What is required
Exactly and only the lines from the one containing "const button = new" through the one containing "before = set(bpy.data.objects)" are to be repeated, both ends included.

Material provided
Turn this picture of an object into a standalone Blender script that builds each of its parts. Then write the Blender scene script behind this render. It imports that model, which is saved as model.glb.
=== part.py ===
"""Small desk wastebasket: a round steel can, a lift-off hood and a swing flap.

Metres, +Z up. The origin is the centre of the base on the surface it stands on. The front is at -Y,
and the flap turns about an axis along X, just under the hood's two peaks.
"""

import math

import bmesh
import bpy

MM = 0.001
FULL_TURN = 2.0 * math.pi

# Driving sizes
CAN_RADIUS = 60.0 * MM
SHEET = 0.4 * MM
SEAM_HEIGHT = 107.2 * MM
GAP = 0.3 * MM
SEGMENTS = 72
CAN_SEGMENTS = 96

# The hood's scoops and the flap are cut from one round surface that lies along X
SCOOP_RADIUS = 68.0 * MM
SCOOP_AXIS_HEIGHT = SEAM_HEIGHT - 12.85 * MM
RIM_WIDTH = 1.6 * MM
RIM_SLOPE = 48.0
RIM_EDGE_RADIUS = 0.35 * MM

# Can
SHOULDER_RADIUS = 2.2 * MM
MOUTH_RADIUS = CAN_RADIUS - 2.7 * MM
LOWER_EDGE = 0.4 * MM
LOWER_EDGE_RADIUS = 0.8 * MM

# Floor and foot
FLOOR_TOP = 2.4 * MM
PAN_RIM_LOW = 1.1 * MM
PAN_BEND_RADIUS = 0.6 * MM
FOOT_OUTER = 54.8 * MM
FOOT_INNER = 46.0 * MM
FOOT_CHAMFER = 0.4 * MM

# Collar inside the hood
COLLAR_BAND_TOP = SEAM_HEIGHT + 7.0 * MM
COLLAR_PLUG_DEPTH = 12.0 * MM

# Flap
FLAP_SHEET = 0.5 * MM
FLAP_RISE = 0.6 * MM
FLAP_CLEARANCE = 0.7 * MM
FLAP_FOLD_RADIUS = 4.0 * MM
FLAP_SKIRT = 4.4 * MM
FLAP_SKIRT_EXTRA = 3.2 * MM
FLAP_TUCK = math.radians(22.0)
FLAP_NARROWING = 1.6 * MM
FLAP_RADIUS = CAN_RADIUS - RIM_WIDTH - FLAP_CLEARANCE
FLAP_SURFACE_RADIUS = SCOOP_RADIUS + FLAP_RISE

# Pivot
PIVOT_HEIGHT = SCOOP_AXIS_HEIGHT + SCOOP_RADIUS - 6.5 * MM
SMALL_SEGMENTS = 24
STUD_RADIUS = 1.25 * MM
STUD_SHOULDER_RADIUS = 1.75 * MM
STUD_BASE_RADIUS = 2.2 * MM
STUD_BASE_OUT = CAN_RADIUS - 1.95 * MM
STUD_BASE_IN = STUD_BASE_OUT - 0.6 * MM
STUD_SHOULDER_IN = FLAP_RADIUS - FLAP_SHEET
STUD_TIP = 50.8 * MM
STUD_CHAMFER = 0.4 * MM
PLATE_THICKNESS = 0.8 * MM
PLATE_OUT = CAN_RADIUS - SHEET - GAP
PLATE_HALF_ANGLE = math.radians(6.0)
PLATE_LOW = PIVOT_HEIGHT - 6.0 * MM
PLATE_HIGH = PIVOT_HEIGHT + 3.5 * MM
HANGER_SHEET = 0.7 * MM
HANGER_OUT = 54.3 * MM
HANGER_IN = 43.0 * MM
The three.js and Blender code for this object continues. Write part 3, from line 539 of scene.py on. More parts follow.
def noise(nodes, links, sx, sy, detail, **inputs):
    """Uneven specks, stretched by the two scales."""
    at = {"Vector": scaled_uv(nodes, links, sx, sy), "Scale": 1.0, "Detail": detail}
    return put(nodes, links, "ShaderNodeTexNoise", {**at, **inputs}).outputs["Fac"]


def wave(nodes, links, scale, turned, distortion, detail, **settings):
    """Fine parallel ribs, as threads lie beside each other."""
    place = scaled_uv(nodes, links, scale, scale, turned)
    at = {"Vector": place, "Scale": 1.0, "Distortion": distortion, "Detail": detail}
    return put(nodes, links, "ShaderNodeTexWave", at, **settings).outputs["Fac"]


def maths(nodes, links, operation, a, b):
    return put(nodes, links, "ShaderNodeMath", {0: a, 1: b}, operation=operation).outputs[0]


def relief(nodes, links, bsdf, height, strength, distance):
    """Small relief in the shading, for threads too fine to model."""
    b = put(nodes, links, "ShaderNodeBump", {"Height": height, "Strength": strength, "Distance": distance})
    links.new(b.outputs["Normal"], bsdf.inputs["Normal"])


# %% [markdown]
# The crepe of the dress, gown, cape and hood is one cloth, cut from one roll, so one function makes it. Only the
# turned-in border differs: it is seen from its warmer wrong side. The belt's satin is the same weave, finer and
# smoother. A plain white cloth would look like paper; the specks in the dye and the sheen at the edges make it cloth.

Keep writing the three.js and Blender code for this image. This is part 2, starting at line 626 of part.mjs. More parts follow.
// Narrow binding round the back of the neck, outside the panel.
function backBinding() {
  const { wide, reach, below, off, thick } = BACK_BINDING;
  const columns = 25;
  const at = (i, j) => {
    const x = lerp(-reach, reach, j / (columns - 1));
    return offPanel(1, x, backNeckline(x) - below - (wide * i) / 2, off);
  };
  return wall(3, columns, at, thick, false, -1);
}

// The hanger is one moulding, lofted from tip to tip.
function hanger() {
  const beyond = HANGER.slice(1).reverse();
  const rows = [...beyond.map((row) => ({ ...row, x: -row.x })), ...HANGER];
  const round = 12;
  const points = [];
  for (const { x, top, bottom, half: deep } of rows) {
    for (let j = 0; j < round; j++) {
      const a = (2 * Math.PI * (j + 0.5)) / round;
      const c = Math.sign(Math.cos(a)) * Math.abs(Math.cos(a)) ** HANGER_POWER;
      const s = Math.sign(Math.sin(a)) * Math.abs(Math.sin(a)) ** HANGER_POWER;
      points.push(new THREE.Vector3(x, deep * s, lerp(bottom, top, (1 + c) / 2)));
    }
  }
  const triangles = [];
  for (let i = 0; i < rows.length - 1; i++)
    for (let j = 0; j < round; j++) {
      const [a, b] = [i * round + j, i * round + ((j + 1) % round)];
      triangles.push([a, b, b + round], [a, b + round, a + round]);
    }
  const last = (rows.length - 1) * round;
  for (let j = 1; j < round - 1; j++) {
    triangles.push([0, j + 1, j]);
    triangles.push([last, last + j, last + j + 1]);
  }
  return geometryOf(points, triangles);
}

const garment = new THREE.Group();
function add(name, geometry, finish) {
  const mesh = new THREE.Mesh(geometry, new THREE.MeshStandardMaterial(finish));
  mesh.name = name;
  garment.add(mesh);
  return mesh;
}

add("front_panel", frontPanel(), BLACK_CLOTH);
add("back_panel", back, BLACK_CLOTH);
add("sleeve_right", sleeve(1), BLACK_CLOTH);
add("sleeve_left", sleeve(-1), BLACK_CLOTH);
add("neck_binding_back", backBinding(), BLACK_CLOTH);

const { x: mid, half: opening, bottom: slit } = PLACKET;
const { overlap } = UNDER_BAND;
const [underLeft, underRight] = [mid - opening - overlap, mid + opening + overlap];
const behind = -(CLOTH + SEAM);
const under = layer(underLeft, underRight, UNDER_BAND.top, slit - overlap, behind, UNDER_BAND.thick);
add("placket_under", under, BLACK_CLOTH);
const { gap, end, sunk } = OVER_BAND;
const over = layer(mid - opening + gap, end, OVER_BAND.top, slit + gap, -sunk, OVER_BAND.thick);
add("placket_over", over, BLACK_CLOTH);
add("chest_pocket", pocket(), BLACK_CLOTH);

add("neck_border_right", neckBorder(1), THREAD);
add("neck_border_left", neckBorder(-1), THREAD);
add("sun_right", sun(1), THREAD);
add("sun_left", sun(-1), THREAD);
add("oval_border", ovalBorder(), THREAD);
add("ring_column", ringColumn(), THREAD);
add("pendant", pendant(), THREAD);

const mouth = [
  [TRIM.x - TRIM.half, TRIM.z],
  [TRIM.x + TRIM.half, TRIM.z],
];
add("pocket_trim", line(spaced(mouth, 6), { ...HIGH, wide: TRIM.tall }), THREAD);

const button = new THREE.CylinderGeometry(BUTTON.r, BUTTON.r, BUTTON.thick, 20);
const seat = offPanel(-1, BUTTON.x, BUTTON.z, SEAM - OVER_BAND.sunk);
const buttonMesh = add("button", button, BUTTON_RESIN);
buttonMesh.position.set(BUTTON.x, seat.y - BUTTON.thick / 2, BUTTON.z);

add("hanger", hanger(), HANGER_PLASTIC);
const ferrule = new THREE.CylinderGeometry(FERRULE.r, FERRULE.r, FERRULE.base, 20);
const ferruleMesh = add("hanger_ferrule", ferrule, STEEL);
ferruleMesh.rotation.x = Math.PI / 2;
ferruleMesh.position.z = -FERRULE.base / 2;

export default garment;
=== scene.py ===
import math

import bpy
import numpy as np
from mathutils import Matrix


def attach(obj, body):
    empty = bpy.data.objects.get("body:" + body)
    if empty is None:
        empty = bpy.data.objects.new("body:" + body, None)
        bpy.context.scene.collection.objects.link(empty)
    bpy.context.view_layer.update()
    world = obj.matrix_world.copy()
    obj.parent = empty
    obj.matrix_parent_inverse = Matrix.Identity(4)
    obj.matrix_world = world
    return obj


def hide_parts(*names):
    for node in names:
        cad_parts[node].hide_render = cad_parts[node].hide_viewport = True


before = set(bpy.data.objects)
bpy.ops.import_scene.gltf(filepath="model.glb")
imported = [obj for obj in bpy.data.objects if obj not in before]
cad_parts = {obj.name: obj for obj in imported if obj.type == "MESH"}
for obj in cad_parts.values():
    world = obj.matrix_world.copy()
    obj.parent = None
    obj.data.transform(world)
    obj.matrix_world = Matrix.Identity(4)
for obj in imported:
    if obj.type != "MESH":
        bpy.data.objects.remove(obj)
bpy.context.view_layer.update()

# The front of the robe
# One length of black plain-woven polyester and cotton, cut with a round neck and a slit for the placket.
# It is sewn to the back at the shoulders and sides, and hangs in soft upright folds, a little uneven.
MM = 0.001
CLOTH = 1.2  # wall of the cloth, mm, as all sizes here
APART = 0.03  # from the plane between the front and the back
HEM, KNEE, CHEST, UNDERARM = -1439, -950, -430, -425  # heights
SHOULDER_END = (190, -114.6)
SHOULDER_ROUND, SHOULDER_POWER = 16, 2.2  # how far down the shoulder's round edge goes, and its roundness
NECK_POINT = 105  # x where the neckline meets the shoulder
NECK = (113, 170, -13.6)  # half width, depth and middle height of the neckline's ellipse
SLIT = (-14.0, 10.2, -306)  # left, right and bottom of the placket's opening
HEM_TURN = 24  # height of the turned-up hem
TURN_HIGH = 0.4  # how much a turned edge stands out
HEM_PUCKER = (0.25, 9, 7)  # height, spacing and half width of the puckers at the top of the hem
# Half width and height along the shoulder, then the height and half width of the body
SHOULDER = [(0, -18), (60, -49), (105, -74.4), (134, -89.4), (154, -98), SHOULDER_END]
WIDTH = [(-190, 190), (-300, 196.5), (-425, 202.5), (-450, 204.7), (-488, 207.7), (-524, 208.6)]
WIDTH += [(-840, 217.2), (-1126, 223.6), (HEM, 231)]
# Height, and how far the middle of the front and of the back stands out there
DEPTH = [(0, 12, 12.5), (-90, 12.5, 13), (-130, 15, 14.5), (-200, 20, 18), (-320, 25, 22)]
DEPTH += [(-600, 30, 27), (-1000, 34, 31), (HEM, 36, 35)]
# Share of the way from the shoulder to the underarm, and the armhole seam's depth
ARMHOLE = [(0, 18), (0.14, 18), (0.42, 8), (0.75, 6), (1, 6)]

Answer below
const button = new THREE.CylinderGeometry(BUTTON.r, BUTTON.r, BUTTON.thick, 20);
const seat = offPanel(-1, BUTTON.x, BUTTON.z, SEAM - OVER_BAND.sunk);
const buttonMesh = add("button", button, BUTTON_RESIN);
buttonMesh.position.set(BUTTON.x, seat.y - BUTTON.thick / 2, BUTTON.z);

add("hanger", hanger(), HANGER_PLASTIC);
const ferrule = new THREE.CylinderGeometry(FERRULE.r, FERRULE.r, FERRULE.base, 20);
const ferruleMesh = add("hanger_ferrule", ferrule, STEEL);
ferruleMesh.rotation.x = Math.PI / 2;
ferruleMesh.position.z = -FERRULE.base / 2;

export default garment;
=== scene.py ===
import math

import bpy
import numpy as np
from mathutils import Matrix


def attach(obj, body):
    empty = bpy.data.objects.get("body:" + body)
    if empty is None:
        empty = bpy.data.objects.new("body:" + body, None)
        bpy.context.scene.collection.objects.link(empty)
    bpy.context.view_layer.update()
    world = obj.matrix_world.copy()
    obj.parent = empty
    obj.matrix_parent_inverse = Matrix.Identity(4)
    obj.matrix_world = world
    return obj


def hide_parts(*names):
    for node in names:
        cad_parts[node].hide_render = cad_parts[node].hide_viewport = True


before = set(bpy.data.objects)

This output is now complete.